FHA requires up-front MIP (stands for Mortgage Insurance Premium) as well as monthly MIP. MIP is for the life of the loan, if you do not put at least 5% down. The current up-front MIP factor is 1.75% of the loan amount, and the monthly MIP factor is .85%.




Your Mortgage Payment

Your monthly mortgage payment typically is made up of four components: principal, interest, taxes and insurance together known as PITI. The principal refers to the part of the monthly payment that reduces the remaining balance of the mortgage.
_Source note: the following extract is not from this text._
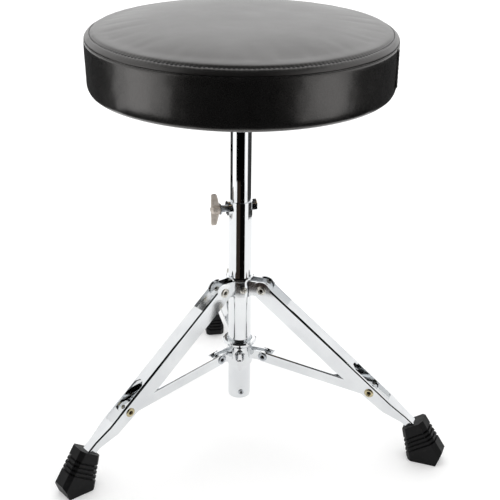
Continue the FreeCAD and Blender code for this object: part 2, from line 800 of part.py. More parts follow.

The interest is the fee charged for borrowing money.

Taxes refer to property taxes your community levies which are generally based on a percentage of the value of your home. We usually collect 1/12th of the yearly property tax bill each month. We also usually collect about 3 months of taxes in advance at closing (used as a cushion), and it's placed in an escrow account that will allow the current servicer to pay property taxes when they come due around December of each year.


You cannot close on your home loan if you don’t have hazard insurance to cover your home and your personal property against losses from fire, theft, bad weather, and other causes. The insurance amount is collected and paid much like the taxes. Each month 1/12th of the insurance bill is collected and stored in an escrow account until the bill is due.  (Unless you decide to waive escrow- {20% equity required}) Even if you pay cash for your home, it is a good idea to buy hazard insurance in the event your home is damaged or destroyed. A 3 month cushion is also collected for the start-up of your escrow account at closing.


Principal and interest comprise the bulk of your monthly payments. A process called amortization reduces your debt over a fixed period of time. With amortization your initial monthly payments are largely interest and as the loan matures a greater portion of your payment is allocated toward the principal.